皆川博子『水底の祭り』文春文庫 1986年

 5編を収録した短編集です。
 各編がそれぞれ独立していますし,各編すべてに通じる「共通点」のようなものがあるわけではありませんが,手法やモチーフなどにおいて近しいものが作品ごとにオーヴァ・ラップしていて,全体的にひとつの「世界」を形作っている,そんな手触りを与える作品集です。

 たとえば,何らかの異形的なアイテムを,象徴的に用いている点が上げられます。表題作「水底の祭り」は,東北地方のM**湖で,「屍蝋」が浮き上がってきたという新聞記事を発端にして,とある男女の暗い記憶が蘇るというストーリィです。
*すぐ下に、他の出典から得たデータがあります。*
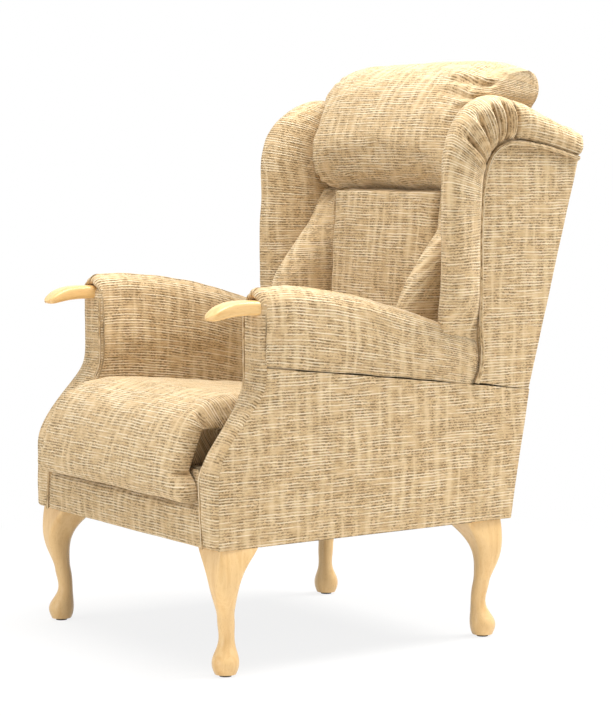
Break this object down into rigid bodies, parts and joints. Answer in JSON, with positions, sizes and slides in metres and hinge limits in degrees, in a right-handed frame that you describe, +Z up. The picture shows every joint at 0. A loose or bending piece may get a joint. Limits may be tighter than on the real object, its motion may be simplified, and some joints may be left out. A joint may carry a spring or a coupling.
{
  "type": "fireside chair",
  "caption": "Upholstered wing armchair with a raked back, soft back pads, head pillow, loose drop-front seat cushion, beech hand grips and curved legs.",
  "frame": {"origin": "on the floor, under the middle of the chair's overall length and width", "axes": "+Z up, -Y out of the front of the seat, +X to the sitter's left"},
  "size_m": [0.6926, 0.9091, 1.1093],
  "materials": {
    "upholstery": "beige and pale gold slub weave",
    "beech": "satin lacquered natural beech",
    "frame_wood": "planed hardwood",
    "steel": "drawn and zinc plated",
    "glide_plastic": "moulded",
    "webbing": "elastic webbing",
    "base_cloth": "spun dust cover",
    "deck_cloth": "felt and hessian",
    "zip": "moulded coil zip"
  },
  "bodies": {
    "frame": {"arm_facing_left": "upholstery", "arm_facing_right": "upholstery", "arm_pad_left": "upholstery", "arm_pad_right": "upholstery", "arm_post_left": "frame_wood", "arm_post_right": "frame_wood", "arm_rail_left": "frame_wood", "arm_rail_right": "frame_wood", "back_top_border": "upholstery", "back_upright_left": "frame_wood", "back_upright_right": "frame_wood", "back_webbing": "webbing", "base_cloth": "base_cloth", "centre_back_pad": "upholstery", "corner_blocks": "frame_wood", "facing_piping_left": "upholstery", "facing_piping_right": "upholstery", "front_border": "upholstery", "front_leg_left": "beech", "front_leg_right": "beech", "front_seat_rail": "frame_wood", "glides": "glide_plastic", "grip_screws": "steel", "hand_grip_left": "beech", "hand_grip_right": "beech", "head_pillow": "upholstery", "inside_arm_left": "upholstery", "inside_arm_right": "upholstery", "inside_wing_left": "upholstery", "inside_wing_right": "upholstery", "leg_bolts": "steel", "leg_plates": "steel", "lower_back_rail": "frame_wood", "middle_back_rail": "frame_wood", "outside_arm_left": "upholstery", "outside_arm_right": "upholstery", "outside_back": "upholstery", "outside_wing_left": "upholstery", "outside_wing_right": "upholstery", "rear_leg_left": "beech", "rear_leg_right": "beech", "rear_seat_rail": "frame_wood", "seat_platform": "deck_cloth", "seat_springs": "steel", "side_back_pad_left": "upholstery", "side_back_pad_right": "upholstery", "side_seat_rail_left": "frame_wood", "side_seat_rail_right": "frame_wood", "spring_clips": "steel", "top_back_rail": "frame_wood", "wing_board_left": "frame_wood", "wing_board_right": "frame_wood", "wing_piping_left": "upholstery", "wing_piping_right": "upholstery", "wing_roll_left": "upholstery", "wing_roll_right": "upholstery"},
    "cushion": {"seat_cushion": "upholstery", "cushion_zip": "zip"}
  },
  "joints": [
    {"name": "seat_cushion_out", "type": "slide", "parent": "frame", "child": "cushion", "axis": [0, -0.9966, 0.0819], "range_m": [0, 0.66]}
  ]
}
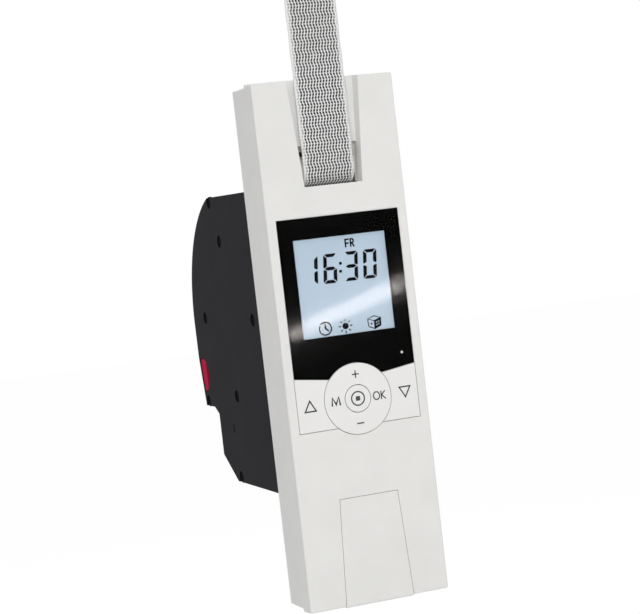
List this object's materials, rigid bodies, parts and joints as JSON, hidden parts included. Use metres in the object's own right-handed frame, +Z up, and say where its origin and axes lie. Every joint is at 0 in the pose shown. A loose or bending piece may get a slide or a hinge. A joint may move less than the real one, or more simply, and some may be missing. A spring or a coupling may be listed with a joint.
{
  "type": "electric belt winder",
  "caption": "Flush-mounted electric winder for a roller shutter belt: slim cover with display, ring key and two arrow keys, black case with reel and gear train, woven belt.",
  "frame": {"origin": "on the wall plane, midway between the two wall screws", "axes": "+X across the cover to the right as seen from the room, +Y into the wall, +Z up along the belt"},
  "size_m": [0.0636, 0.155, 0.3451],
  "materials": {
    "white_plastic": "fine-grained off-white ABS",
    "key_plastic": "smooth off-white ABS",
    "case_plastic": "matt black moulded plastic",
    "lens": "clear glossy front plate",
    "mask": "black back print",
    "lcd": "pale blue liquid crystal glass",
    "light_guide": "frosted light guide",
    "led": "clear light pipe",
    "board": "green circuit board",
    "chip": "black package",
    "connector": "cream nylon",
    "switch": "black switch with steel cap",
    "inner_plastic": "grey acetal",
    "gear_plastic": "natural acetal",
    "steel": "bright steel",
    "zinc_steel": "zinc-plated steel",
    "red_plastic": "red moulded plastic",
    "belt": "woven grey and white belt",
    "terminal": "green nylon",
    "copper": "varnished winding and core"
  },
  "bodies": {
    "unit": {"bearing_disc": "inner_plastic", "belt_free": "belt", "belt_loop": "belt", "belt_run": "belt", "board_chips": "chip", "board_connector": "connector", "board_screws": "zinc_steel", "cable_clamp": "inner_plastic", "case_screws": "zinc_steel", "clamp_screws": "zinc_steel", "control_board": "board", "display_lens": "lens", "display_mask": "mask", "encoder_sensor": "chip", "frame_screws": "zinc_steel", "front_cover": "white_plastic", "gear_axle": "steel", "gear_head": "zinc_steel", "gimbal_base": "inner_plastic", "lcd_backlight": "light_guide", "lcd_frame": "inner_plastic", "lcd_glass": "lcd", "left_housing": "case_plastic", "lever_pin": "steel", "motor_can": "zinc_steel", "motor_plate": "zinc_steel", "motor_plate_screws": "zinc_steel", "mounting_frame": "white_plastic", "power_board": "board", "power_parts": "chip", "reel_shaft": "steel", "right_housing": "case_plastic", "roller_bracket": "inner_plastic", "sensor_socket": "chip", "status_led": "led", "tact_switches": "switch", "terminal_block": "terminal", "terminal_screws": "zinc_steel", "transformer": "copper"},
    "reel": {"reel_hub": "inner_plastic", "reel_flange_left": "inner_plastic", "reel_flange_right": "inner_plastic", "reel_gear": "gear_plastic", "belt_clamp": "zinc_steel", "belt_coil": "belt"},
    "roller": {"deflection_roller": "inner_plastic", "roller_axle": "steel", "encoder_wheel": "case_plastic"},
    "reduction": {"reduction_gear": "gear_plastic"},
    "motor_rotor": {"motor_shaft": "steel", "motor_pinion": "steel"},
    "left_key": {"up_key": "key_plastic"},
    "right_key": {"down_key": "key_plastic"},
    "centre_key": {"stop_key": "key_plastic"},
    "gimbal": {"ring_gimbal": "inner_plastic"},
    "ring_key": {"nav_ring": "key_plastic"},
    "service_door": {"service_cover": "white_plastic"},
    "lever": {"release_lever": "red_plastic"}
  },
  "joints": [
    {"name": "reel_spin", "type": "hinge", "parent": "unit", "child": "reel", "pos_m": [0, 0.077, 0.0105], "axis": [1, 0, 0], "continuous": true},
    {"name": "roller_spin", "type": "hinge", "parent": "unit", "child": "roller", "pos_m": [0, -0.0126, 0.0728], "axis": [1, 0, 0], "continuous": true},
    {"name": "reduction_spin", "type": "hinge", "parent": "unit", "child": "reduction", "pos_m": [0.016, 0.077, -0.0395], "axis": [1, 0, 0], "continuous": true},
    {"name": "motor_spin", "type": "hinge", "parent": "unit", "child": "motor_rotor", "pos_m": [0.016, 0.04746, -0.04471], "axis": [1, 0, 0], "continuous": true},
    {"name": "up_key_press", "type": "slide", "parent": "unit", "child": "left_key", "axis": [0, 1, 0], "range_m": [0, 0.0006], "stiffness_N_per_m": 300},
    {"name": "down_key_press", "type": "slide", "parent": "unit", "child": "right_key", "axis": [0, 1, 0], "range_m": [0, 0.0006], "stiffness_N_per_m": 300},
    {"name": "stop_key_press", "type": "slide", "parent": "unit", "child": "centre_key", "axis": [0, 1, 0], "range_m": [0, 0.0006], "stiffness_N_per_m": 300},
    {"name": "ring_menu_ok_tilt", "type": "hinge", "parent": "unit", "child": "gimbal", "pos_m": [0, -0.0189, -0.0241], "axis": [0, 0, 1], "range_deg": [-2, 2], "stiffness_Nm_per_rad": 0.03},
    {"name": "ring_plus_minus_tilt", "type": "hinge", "parent": "gimbal", "child": "ring_key", "pos_m": [0, -0.0189, -0.0241], "axis": [1, 0, 0], "range_deg": [-2, 2], "stiffness_Nm_per_rad": 0.03},
    {"name": "service_cover_slide", "type": "slide", "parent": "unit", "child": "service_door", "axis": [0, 0, -1], "range_m": [0, 0.05]},
    {"name": "release_lever_turn", "type": "hinge", "parent": "unit", "child": "lever", "pos_m": [-0.0198, 0.1228, -0.0175], "axis": [0, 0, 1], "range_deg": [-10, 0]}
  ],
  "couplings": [
    {"joint": "roller_spin", "follows": "reel_spin", "ratio": -6},
    {"joint": "reduction_spin", "follows": "reel_spin", "ratio": -5.25},
    {"joint": "motor_spin", "follows": "reel_spin", "ratio": 14.438}
  ]
}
この作品での「屍蝋」とは,まさにその男女の記憶の奥底(=水底)に眠っていた「記憶」のメタファでしょうし,「屍蝋」の異形性が,その記憶そのものの深刻さ,おぞましさと響きあっていると言えましょう。
 「牡鹿の首」の主人公は,剥製師の女性麻緒です。彼女は,「拾った」少年の中に,剥製にはない「生きた牡鹿」の姿を見ますが,しかしそれはラストで裏切られます。廉もまた,見た目はきれいだけの「剥製」にしか過ぎなかったわけです。
 また,兄弟と夫婦の,ふたつの歪んだ確執を重ね合わせて描いた「鎖と罠」には,もちろん現実の「鎖」−他者を傷つけるための武器としての「鎖」−が登場しますが,それとともに,「鎖」がしばしば,切っても切れない人間関係のメタファとして用いられることを考えあわせれば,この作品の「鎖」とは,登場人物たちを縛り付ける人間関係をも表しているのでしょう。
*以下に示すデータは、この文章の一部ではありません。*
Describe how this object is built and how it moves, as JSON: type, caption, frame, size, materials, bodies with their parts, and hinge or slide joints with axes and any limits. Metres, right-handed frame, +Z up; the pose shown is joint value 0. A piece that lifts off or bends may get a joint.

 モチーフとして,「寂寥感」が取り上げられている作品もいくつか見られます。女性の寂寥感と男性のそれとが同じなのかどうか(あるいはこういう区分自体が適切なのかどうか)は,わかりませんが,寂寥感ゆえに狂気にも似た妄執へとひた走る,哀しくも「怖い」女性の姿が描かれています。「鏡の国への招待」の主人公“私”は,老いたバレエ・ダンサーです。所属していたバレエ団の団長梓野明子の死に疑問を感じた彼女は,明子の夫や妹に疑念を募らせていきます。たとえ「憎しみ」であっても,「絆」を持ちたいと祈念する“私”の姿は,あまりに孤独で痛々しくさえあります。
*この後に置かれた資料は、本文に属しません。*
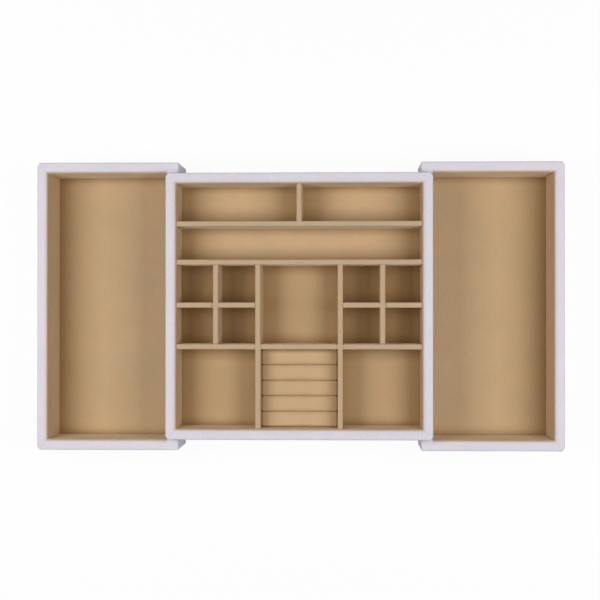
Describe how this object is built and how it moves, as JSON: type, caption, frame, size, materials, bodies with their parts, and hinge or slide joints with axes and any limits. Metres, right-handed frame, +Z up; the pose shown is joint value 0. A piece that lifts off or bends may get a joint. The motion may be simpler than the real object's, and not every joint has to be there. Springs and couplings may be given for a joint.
{
  "type": "jewelry tray",
  "caption": "Covered jewelry tray: a divided square box with a ring pad, and U-shaped side trays that slide out from both ends of it.",
  "frame": {"origin": "on the table under the middle of the centre box, with both side trays fully open", "axes": "+X towards the right-hand tray, +Y towards the back, the side of the two long compartments, +Z up"},
  "size_m": [0.5286, 0.2888, 0.075],
  "materials": {
    "cover_velvet": "short-napped lilac-white velvet wrapped round board",
    "camel_velvet": "matt camel velvet glued on board and card",
    "ring_pad_velvet": "camel velvet over foam",
    "base_felt": "pressed felt",
    "guide_nylon": "natural nylon"
  },
  "bodies": {
    "centre_box": {"back_row_board": "camel_velvet", "back_row_divider": "camel_velvet", "centre_back_lining": "camel_velvet", "centre_back_wall": "cover_velvet", "centre_floor_board": "cover_velvet", "centre_floor_lining": "camel_velvet", "centre_front_lining": "camel_velvet", "centre_front_wall": "cover_velvet", "centre_left_lining": "camel_velvet", "centre_left_wall": "cover_velvet", "centre_right_lining": "camel_velvet", "centre_right_wall": "cover_velvet", "front_row_board": "camel_velvet", "left_cross_divider": "camel_velvet", "left_main_divider": "camel_velvet", "left_small_divider": "camel_velvet", "long_slot_board": "camel_velvet", "right_cross_divider": "camel_velvet", "right_main_divider": "camel_velvet", "right_small_divider": "camel_velvet", "ring_pad_board": "ring_pad_velvet", "ring_roll_1": "ring_pad_velvet", "ring_roll_2": "ring_pad_velvet", "ring_roll_3": "ring_pad_velvet", "ring_roll_4": "ring_pad_velvet", "ring_roll_5": "ring_pad_velvet", "spine_felt": "base_felt", "support_spine": "cover_velvet"},
    "left_tray": {"left_back_lining": "camel_velvet", "left_back_wall": "cover_velvet", "left_base_felt": "base_felt", "left_end_lining": "camel_velvet", "left_end_wall": "cover_velvet", "left_floor_board": "cover_velvet", "left_floor_lining": "camel_velvet", "left_front_lining": "camel_velvet", "left_front_wall": "cover_velvet", "left_guide_pins": "guide_nylon"},
    "right_tray": {"right_back_lining": "camel_velvet", "right_back_wall": "cover_velvet", "right_base_felt": "base_felt", "right_end_lining": "camel_velvet", "right_end_wall": "cover_velvet", "right_floor_board": "cover_velvet", "right_floor_lining": "camel_velvet", "right_front_lining": "camel_velvet", "right_front_wall": "cover_velvet", "right_guide_pins": "guide_nylon"}
  },
  "joints": [
    {"name": "left_tray_slide", "type": "slide", "parent": "centre_box", "child": "left_tray", "axis": [1, 0, 0], "range_m": [0, 0.12025]},
    {"name": "right_tray_slide", "type": "slide", "parent": "centre_box", "child": "right_tray", "axis": [-1, 0, 0], "range_m": [0, 0.12025]}
  ]
}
 小さな劇団を舞台にした「紅い弔旗」では,主人公が,みずからの青春を賭して運営してきた劇団の瓦解を察知して,危険な「賭け」に出ます。それは「瓦解以後」に訪れるであろう,癒しようのない「寂寥感」を先取りし,それを回避(?)するためにカタストロフへと身を投げ込む狂気にも似た情念と言えましょう。
 この「鏡の国…」「紅い…」の女性主人公がともに,いわゆる「激情タイプ」ではなく,対外的にはつねに穏やかな笑みを浮かべ,冷静にものごとを処していく(と見られている)タイプであることも,その隠された「激情」の深さを描き出すのに,効果的な設定になっています。
 しかしその一方,「水底の祭り」に登場するミツエは,彼女と記憶を共有する森戸が,その記憶の重さに耐えかね,「ぼくは,疲れた」と弱音を吐くのに対し,「私は,疲れないわ」と言い放ち,その記憶を,あるいは森戸に対する愛とも憎しみとも分かちがたい情念を糧にして生きていくことを宣言します。それは一種の「開き直り」とも「強がり」ともとれますが,それ以上に「寂寥感」に押しつぶされることのないミツエのしぶとさ,したたかさが描かれているように思います。

 それともうひとつ付け加えれば,「牡鹿の首」の剥製師,「紅いの弔旗」の劇団,「鏡の国への招待」でのバレエといった,「技師」や「芸能」を素材として選んで,それぞれ独特の世界を描いているところは,どこか赤江瀑に通じるものがあるように思われます。